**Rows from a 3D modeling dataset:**
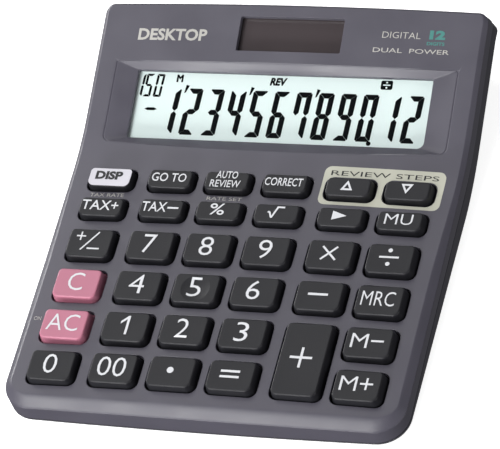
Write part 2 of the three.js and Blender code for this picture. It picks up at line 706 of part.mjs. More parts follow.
const windowSize = [DISPLAY_OPENING.width - 2 * GAP, DISPLAY_OPENING.depth - 2 * GAP];
const windowPlate = box(...windowSize, WINDOW_TOP - WINDOW_THICK, WINDOW_TOP, 0, DISPLAY_V);
addPiece("display_window", windowPlate, 0xdfe6e4, 0.1, 0, display);
const glassPlate = box(GLASS.width, GLASS.depth, GLASS_BOTTOM, GLASS_TOP, 0, DISPLAY_V);
addPiece("lcd_glass", glassPlate, 0xd5e8e5, 0.3, 0, display);
const holderTop = GLASS_BOTTOM - GAP;
const holderV = DISPLAY_V + (GLASS.depth - HOLDER.depth) / 2 + HOLDER.shift;
const holderPlate = box(HOLDER.width, HOLDER.depth, holderTop - HOLDER.thick, holderTop, 0, holderV);
addPiece("display_holder", holderPlate, 0xd9d9d6, 0.6, 0, display);
const plateSize = [SOLAR_PLATE.width, SOLAR_PLATE.depth];
const solarCover = box(...plateSize, SOLAR_TOP - SOLAR_PLATE.thick, SOLAR_TOP, 0, SOLAR_V);
addPiece("solar_window", solarCover, 0x4d4646, 0.15, 0, display);
const cellPlate = box(...plateSize, CELL_PLATE_TOP - SOLAR_PLATE.thick, CELL_PLATE_TOP, 0, SOLAR_V);
addPiece("solar_cell", cellPlate, 0x3a2f30, 0.3, 0, display);
addPiece("lcd_ribbon", displayRibbon(), 0xc9a36a, 0.5);
addPiece("solar_lead", solarLead(), 0xb8483c, 0.5);

for (const [name, [x, y]] of Object.entries(FEET)) {
  addPiece(name, disc(FOOT_R, 0, FOOT_HEIGHT, x, y, 16), 0x1e1e20, 0.9);
}
for (const [end, screw] of Object.entries({ front: FRONT_SCREW, rear: REAR_SCREW })) {
  for (const [side, sign] of Object.entries({ left: -1, right: 1 })) {
    const shape = screwGeometry(sign * screw.x, screw.y, screw.shoulder, screw.length);
    addPiece(`screw_${end}_${side}`, shape, 0xa9abb0, 0.35, 1);
  }
}

addPiece("battery_cover", batteryCover(), 0x4b4a52, 0.6);
addPiece("battery_cover_screw", coverScrew(), 0xa9abb0, 0.35, 1);
addPiece("battery_cell", disc(CELL_R, CELL_BOTTOM, CELL_TOP, CELL_X, BATTERY.y, 20), 0xc4c6ca, 0.3, 1);
const contactLow = CELL_TOP + GAP;
const contactSize = [TOP_CONTACT.width, TOP_CONTACT.depth];
const contactHeights = [contactLow, contactLow + CONTACT_THICK];
const topContact = box(...contactSize, ...contactHeights, CELL_X, BATTERY.y);
addPiece("battery_contact_negative", topContact, 0xc9b48a, 0.35, 1);
const sideX = CELL_X + CELL_R + GAP + CONTACT_THICK / 2;
const sideContact = box(CONTACT_THICK, SIDE_CONTACT_DEPTH, CELL_BOTTOM, CELL_TOP, sideX, BATTERY.y);
addPiece("battery_contact_positive", sideContact, 0xc9b48a, 0.35, 1);

export default calculator;
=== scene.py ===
import math

import bmesh
import bpy
from mathutils import Matrix, Vector
from mathutils.geometry import delaunay_2d_cdt, tessellate_polygon


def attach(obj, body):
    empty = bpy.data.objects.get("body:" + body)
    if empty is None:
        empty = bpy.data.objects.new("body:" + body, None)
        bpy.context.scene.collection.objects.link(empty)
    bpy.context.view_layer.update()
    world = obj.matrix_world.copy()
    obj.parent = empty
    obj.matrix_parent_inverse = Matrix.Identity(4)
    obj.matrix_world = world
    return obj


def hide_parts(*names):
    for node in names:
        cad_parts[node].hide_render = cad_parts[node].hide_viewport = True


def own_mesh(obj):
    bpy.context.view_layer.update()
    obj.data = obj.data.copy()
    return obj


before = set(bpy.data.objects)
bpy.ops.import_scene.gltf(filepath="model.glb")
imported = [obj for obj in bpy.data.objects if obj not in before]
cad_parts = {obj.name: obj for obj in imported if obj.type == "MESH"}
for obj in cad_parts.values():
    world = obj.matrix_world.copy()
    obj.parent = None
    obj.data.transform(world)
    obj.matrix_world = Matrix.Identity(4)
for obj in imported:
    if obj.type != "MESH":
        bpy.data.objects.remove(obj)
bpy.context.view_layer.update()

MM = 0.001
MERGE = 1e-5  # points closer than this are one point
GRID_MARGIN = 1.2

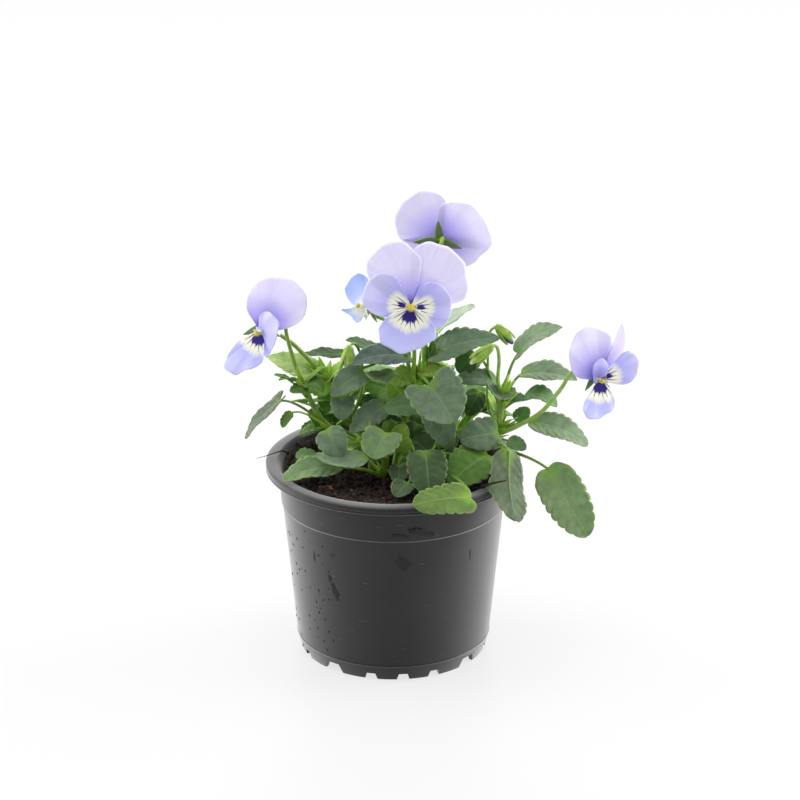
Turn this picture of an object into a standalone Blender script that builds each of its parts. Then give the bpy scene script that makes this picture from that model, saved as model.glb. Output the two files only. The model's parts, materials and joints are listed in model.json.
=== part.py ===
"""A horned violet in its black nursery pot, at natural size.

Units are metres, +Z is up, and the pot stands on z = 0. The front of the plant faces -Y.
The pot's axis stands a little to the left of the origin and behind it, because the plant leans out over
the pot to the right and the front, and the origin lies under the middle of the whole.

Spots on the plant are read from a picture taken from the front and a little above. A spot is given as
(across, down, back): its pixel in the 800 pixel picture, and how far it lies behind the pot's axis in
millimetres.
"""

import math
from collections import namedtuple

import bmesh
import bpy
from mathutils import Matrix, Vector

MM = 0.001
CLEARANCE = 0.35 * MM

# The pot's place: its axis, measured from the middle of the whole plant
POT_X = -15.3 * MM
POT_Y = 3.2 * MM

# The pot, a common 10.5 cm nursery pot
POT_HEIGHT = 83.0 * MM
RIM_RADIUS = 53.2 * MM
RIM_INNER_RADIUS = 47.9 * MM
RIM_DEPTH = 3.2 * MM
RIM_ROUND = 0.8 * MM
WALL = 1.1 * MM
BODY_TOP_RADIUS = 47.6 * MM
BODY_TOP_Z = 78.6 * MM
BAND_Z = 65.6 * MM
BAND_STEP = 0.5 * MM
BODY_FOOT_RADIUS = 40.7 * MM
FOOT_Z = 6.2 * MM
FOOT_RADIUS = 39.2 * MM
FOOT_WALL = 1.7 * MM
FLOOR_Z = 4.6 * MM
FLOOR_THICKNESS = 1.2 * MM
POT_SIDES = 28
WIDE_NOTCHES = (-39, 51, 141, 231)
WIDE_NOTCH_WIDTH = 9.0 * MM
WIDE_NOTCH_HEIGHT = 4.0 * MM
NARROW_NOTCHES = (25.6, 45.0, 64.4)
NARROW_NOTCH_WIDTH = 5.2 * MM
NARROW_NOTCH_HEIGHT = 2.8 * MM
DRAIN_RADIUS = 4.0 * MM
DRAIN_RING = 30.0 * MM

# The soil
SOIL_TOP = 76.2 * MM
SOIL_WAVE = 0.9 * MM
SOIL_SIDES = 18
SOIL_RINGS = 3
STEM_HOLE_DEPTH = 7.0 * MM
STEM_HOLE_SIDES = 7

# The plant
LEAF_THICKNESS = 0.7 * MM
PETAL_THICKNESS = 0.65 * MM
TOOTH_DEPTH = 0.17
LEAF_STALK_RADIUS = 0.85 * MM
LEAF_STALK_STEPS = 2
STALK_LANDING = (0.02, 0.03)
STALK_SINK = 0.07
STALK_TIP_RADIUS = 0.25 * MM
FLOWER_STALK_RADIUS = 1.05 * MM

# A bloom: the hub its petals grow from, the spur behind it, the eye before it and the calyx
PETAL_START = 0.1
HUB_RADIUS = 2.3 * MM
HUB_HALF = 1.7 * MM
SPUR_RADII = (1.0 * MM, 0.8 * MM)
SPUR_DROP = 1.2 * MM
EYE_LIFT = 0.3 * MM
EYE_RADIUS = 1.6 * MM
EYE_HALF = 0.9 * MM
CUP_RADIUS = 1.7 * MM
CUP_HALF = 1.2 * MM
CUP_RAISE = 0.9 * MM
SEPAL_WIDTH = 2.3 * MM
SEPAL_LEAN = 2.2 * MM
SEPAL_ANGLES = (88, 18, 163, -50, -129)

# A bud: its cup, and its four sepals round the closed petals
BUD_CUP_RADIUS = 1.6 * MM
BUD_CUP_HALF = 1.35 * MM
BUD_SEPAL_HALF_WIDTH = 1.5 * MM
BUD_SEPAL_REACH = 0.86
BUD_SEPAL_FIRST = 42
BUD_SEPAL_STEP = 93
BUD_PETAL_SHARE = 0.27

# The picture that the plant's spots are read from
PICTURE_MIDDLE = 400
PICTURE_FOCUS = 2900
VIEW_DISTANCE = 1200 * MM
VIEW_ELEVATION = math.radians(21)
VIEW_AIM = Vector((2.8, 0, 109.2)) * MM
VIEW_BACK = Vector((0, -math.cos(VIEW_ELEVATION), math.sin(VIEW_ELEVATION)))
VIEW_UP = Vector((0, math.sin(VIEW_ELEVATION), math.cos(VIEW_ELEVATION)))
VIEW_RIGHT = Vector((1, 0, 0))
EYE = VIEW_AIM + VIEW_BACK * VIEW_DISTANCE

Leaf = namedtuple(
    "Leaf", "at base tip width face lobe arch fold teeth widest shoulder",
    defaults=(0.12, 0.10, 8, 3, 0.42, 0.12),
)
Stalk = namedtuple("Stalk", "path radius", defaults=(FLOWER_STALK_RADIUS,))
Petal = namedtuple("Petal", "outline face layer lift cup")
Bloom = namedtuple("Bloom", "centre face up petals sepal spur angles", defaults=(SEPAL_ANGLES,))
Bud = namedtuple("Bud", "top tip width shoot")
Shoot = namedtuple("Shoot", "ground path radius leaves stalks")


def spot(across, down, back):
    """The place at a pixel of the picture, `back` millimetres behind the pot's axis."""
    ray = (
        VIEW_RIGHT * ((across - PICTURE_MIDDLE) / PICTURE_FOCUS)
        + VIEW_UP * ((PICTURE_MIDDLE - down) / PICTURE_FOCUS)
        - VIEW_BACK
    )
    return EYE + ray * ((back * MM - EYE.y) / ray.y)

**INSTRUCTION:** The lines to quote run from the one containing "batteryCover(), 0x4b4a52, 0.6);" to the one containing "obj.matrix_parent_inverse = Matrix.Identity(4)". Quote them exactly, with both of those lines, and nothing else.

**FINISHED EXERCISE:**
addPiece("battery_cover", batteryCover(), 0x4b4a52, 0.6);
addPiece("battery_cover_screw", coverScrew(), 0xa9abb0, 0.35, 1);
addPiece("battery_cell", disc(CELL_R, CELL_BOTTOM, CELL_TOP, CELL_X, BATTERY.y, 20), 0xc4c6ca, 0.3, 1);
const contactLow = CELL_TOP + GAP;
const contactSize = [TOP_CONTACT.width, TOP_CONTACT.depth];
const contactHeights = [contactLow, contactLow + CONTACT_THICK];
const topContact = box(...contactSize, ...contactHeights, CELL_X, BATTERY.y);
addPiece("battery_contact_negative", topContact, 0xc9b48a, 0.35, 1);
const sideX = CELL_X + CELL_R + GAP + CONTACT_THICK / 2;
const sideContact = box(CONTACT_THICK, SIDE_CONTACT_DEPTH, CELL_BOTTOM, CELL_TOP, sideX, BATTERY.y);
addPiece("battery_contact_positive", sideContact, 0xc9b48a, 0.35, 1);

export default calculator;
=== scene.py ===
import math

import bmesh
import bpy
from mathutils import Matrix, Vector
from mathutils.geometry import delaunay_2d_cdt, tessellate_polygon


def attach(obj, body):
    empty = bpy.data.objects.get("body:" + body)
    if empty is None:
        empty = bpy.data.objects.new("body:" + body, None)
        bpy.context.scene.collection.objects.link(empty)
    bpy.context.view_layer.update()
    world = obj.matrix_world.copy()
    obj.parent = empty
    obj.matrix_parent_inverse = Matrix.Identity(4)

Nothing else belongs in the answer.